Where Everybody Knows Your Name
We open on a shot of the lovely baby JR at the diner. Michael is playing with her feet and making adorable little cooing noises. Michael is just too cute, but you can also see a little bit of Hal just loving this baby to death. I wonder how Gus’s mother felt when she saw JR getting all this screen time. Remember that time during the first season when you forgot Gus even existed and then suddenly he could walk? Deb brings over some orders for our boys and girls, “Tuna melt for Michael, Grilled Cheese and bacon for Sunshine, (I’m sorry, a grilled cheese and bacon? I know Justin’s young and all, but is he trying to have a heart attack before he’s 22?), and for the Queer Guy a bunless burger.” Emmett takes his plate and says, “Just like me.”

Deb (who’s wearing another awesomely bad purple shirt that has a ruler on it and reads: Give ‘em an inch. They want all 12) looks a bit confused, “What?” Emmett sees this as a cue for this week’s “woe is me” monologue, “My producer has informed me that in the future when I am on screen, I have no ass, no dick, no sexuality. I am, as Brian was so kind to point out, a balless eunuch. Forgive me, that’s redundant (heh) whose sole purpose in life is to entertain the white folk. (Ha!) No longer a homosexual, instead a homo-ineffectual.” Yeah, and all of this because he can’t bone on the nightly news. I don’t want to have to issue my first ever, Shut Up Emmett, but he is getting dangerously close if he doesn’t let this news thing go, or think up some solution. I will cut him a little slack though. He has had to listen to everyone else’s problems and it’s funny that no one seems to care about his at all. Like no one, in fact Melanie hasn’t been listening and cuts in with, “Oh no!” Emmett thinks it’s about him and keeps talking, “Apparently [Torontosburg] isn’t ready to deal with the fact that queers are not only anatomically correct, but they actually use all their parts.”

Melanie (seemingly trying to save face?) says, “It’s not just [Torontosburgh]. Yesterday afternoon Family America (sigh), the conservative based citizen’s action group, announced that they’d collected enough signatures to have proposition 14 placed on the ballot in an upcoming statewide election If passed the controversial measure could dissolve a broad range of contracts between same-sex couples.” Deb goes off and Michael tells her to calm down. Melanie continues reading and we learn that, “Opponents say proposition 14 is one of the most homophobic pieces of legislation in our country’s history. It would effectively negate powers of attorney, wills, leases, child custody arrangements, joint bank accounts, and health insurance granted by companies that recognize domestic partnerships.” Michael looks horrified now, “Holy shit, that is everything!” Deb gives him the eyebrow and says, “Did I hear someone say don’t overreact?” Shut up Deb! I’ve about had it with her this season.

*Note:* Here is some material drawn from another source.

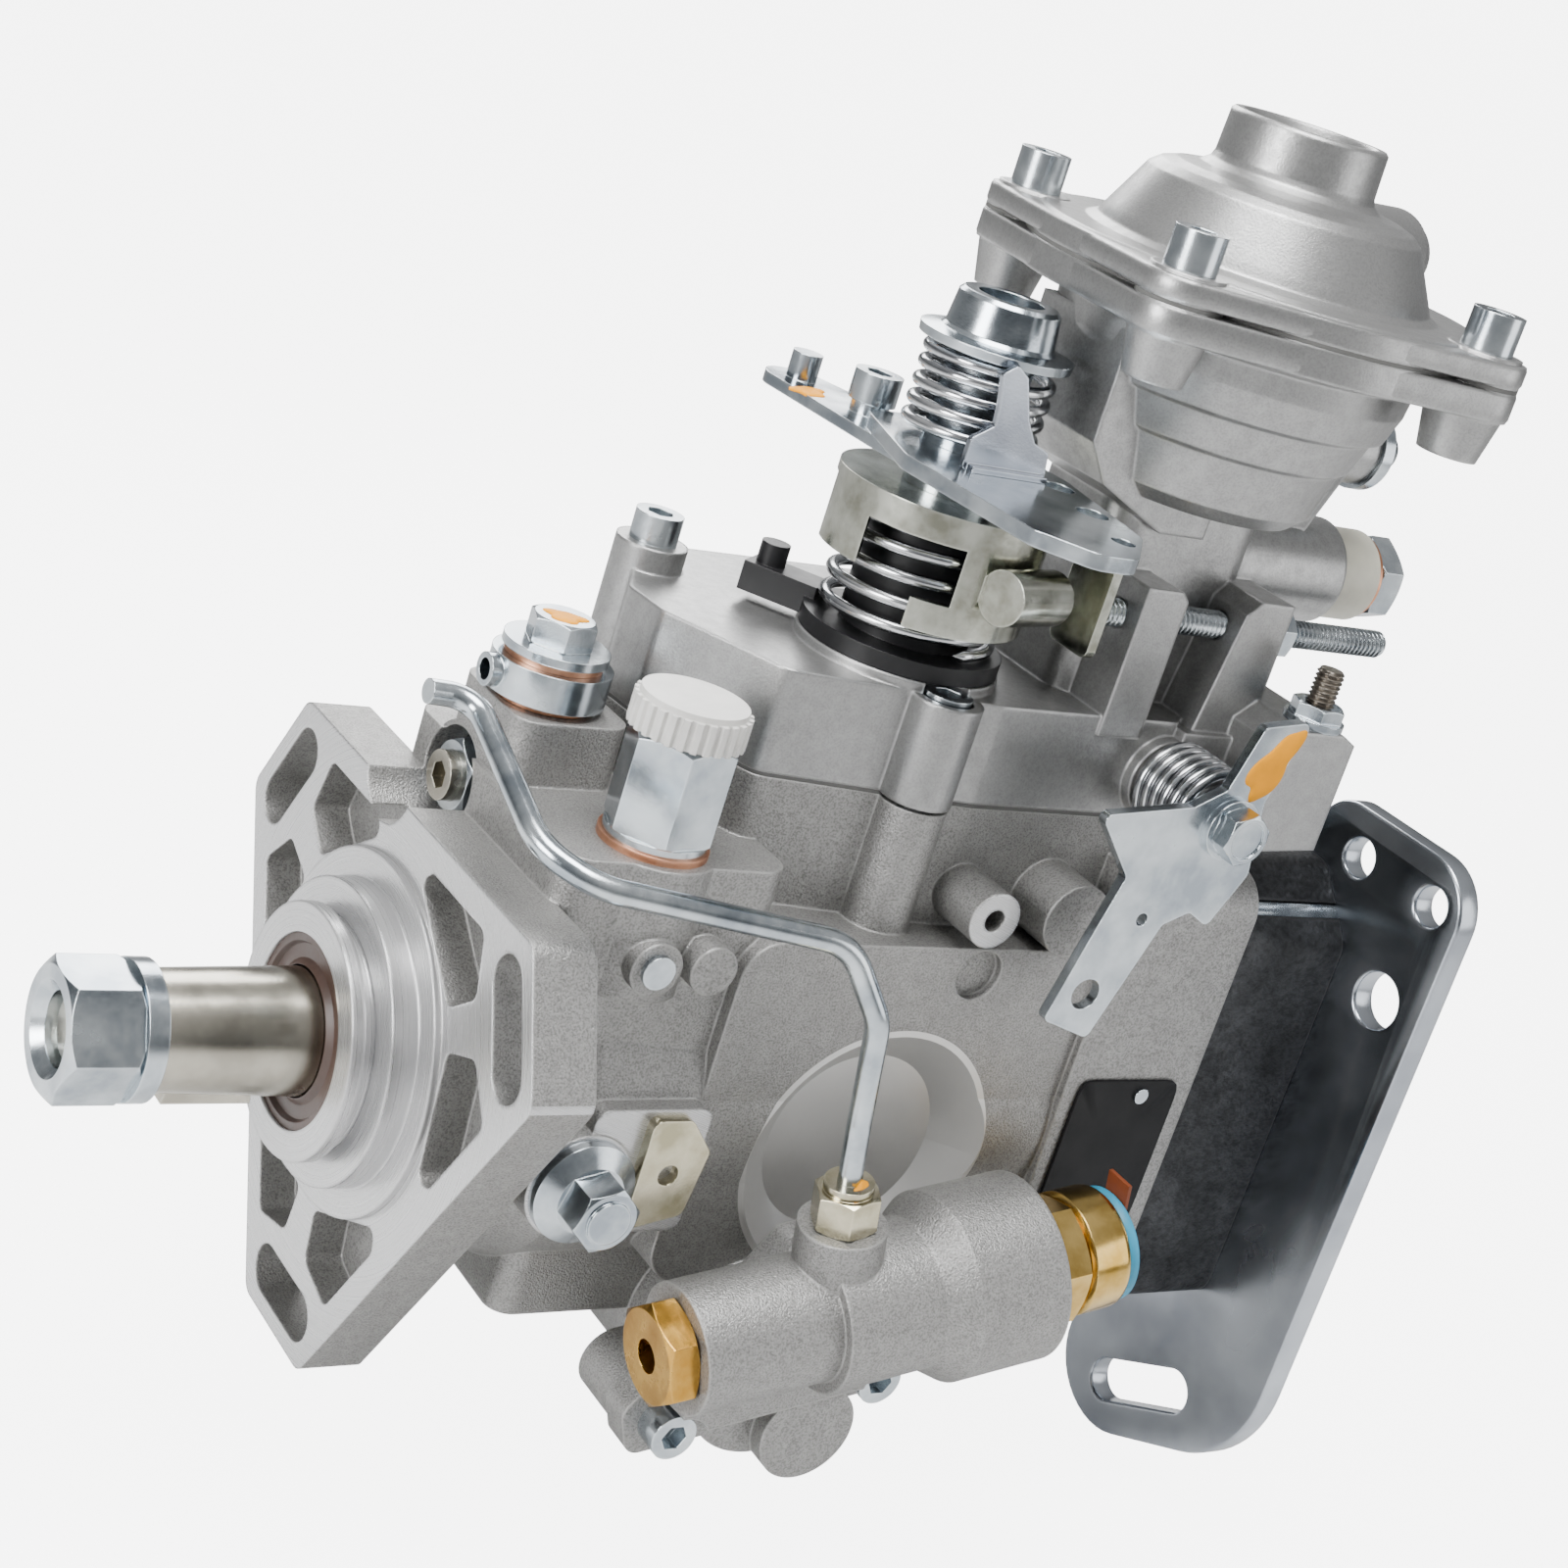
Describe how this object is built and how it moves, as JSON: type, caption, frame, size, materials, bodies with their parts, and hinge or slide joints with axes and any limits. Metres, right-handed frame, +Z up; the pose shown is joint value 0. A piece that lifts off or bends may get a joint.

“That’s what some other people said once,” Mel says in response to overreacting, “next thing you know they were being shipped off to camps.” Right. First of all, Shut Up scene. Second of all, I don’t understand this legislation. Is it just for homosexuals? How would that not fall under the hate crimes category? Like, last time this happened people did end up in camps, but because of that there was more legislation so it would never happen again. I was also informed by snacktastic (love that name!) on Moldy’s boards that Pittsburgh even has hate-crime laws that protect transsexuals, so why is QAF trying to present them as this haven for homo-haters? Thirdly, I’m Christian and yes, I know that our beliefs are in direct conflict with this show, but please rest assure that we are not all bat crap crazy! For every “Christian” that would vote for some mess like this, there is a newly opened up spot in hell. I just don’t understand this push to make the life of a homosexual so hard. I mean if these “Christians” believe that homosexuals are going to hell, then isn’t that BAD ENOUGH?!? Why must we compound the offense and make their lives hell? That’s just ridiculous to me, because seriously, they know that they’re gay and they’re either going to be gay, or they’re not. Nothing you do is going to change that. So you can tell them they can’t have legal unions and you can take away their insurance, and break their joint bank accounts (which seriously, WTF?), but they will still be gay. It’s not like they’re going to say, “Well dang Jimmy, I did want to sleep with you, but we wouldn’t be able to get a lease arrangement anywhere!” Whatever stupid legislation. Whatever show.

And those are just my thoughts if it relates only to gay people. Please don’t let me find out that this is supposed to apply to everyone and will just hit gays the hardest.

Nina: Wait a minute, they can take away your joint bank account because you’re gay? (all of look at each other and start cracking up.) What the fuck?! How they go’n to break someone’s joint account?

Jerrod: I wish I would go to a bank and find out my joint account was broken cause I sucked someone’s dick.

Nina: There’d be some consequences and repercussions!

Jerrod: That’s some bullshit.

SK: You know Wachovia is probably going to be the first one to enforce that.

Nina: Girl! And then how are they going to say you can’t rent an apartment? That corny nut filled shit! What if you were only roommates?

SK: I think this is just another concoction of the He-Man Hetero Haters writing department. The messed up thing is that there is legislation similar to this out there, but the show just took it too far.

Jerrod: Exactly, the legislation out there is far more slick and probably far more dangerous, but since the show kind of went overboard it made it into a joke.

SK: Exactly, it’s like the Forrest Gump of hate legislation, it has everything.

Nina: What?!

Jerrod: I am so mad at you right now.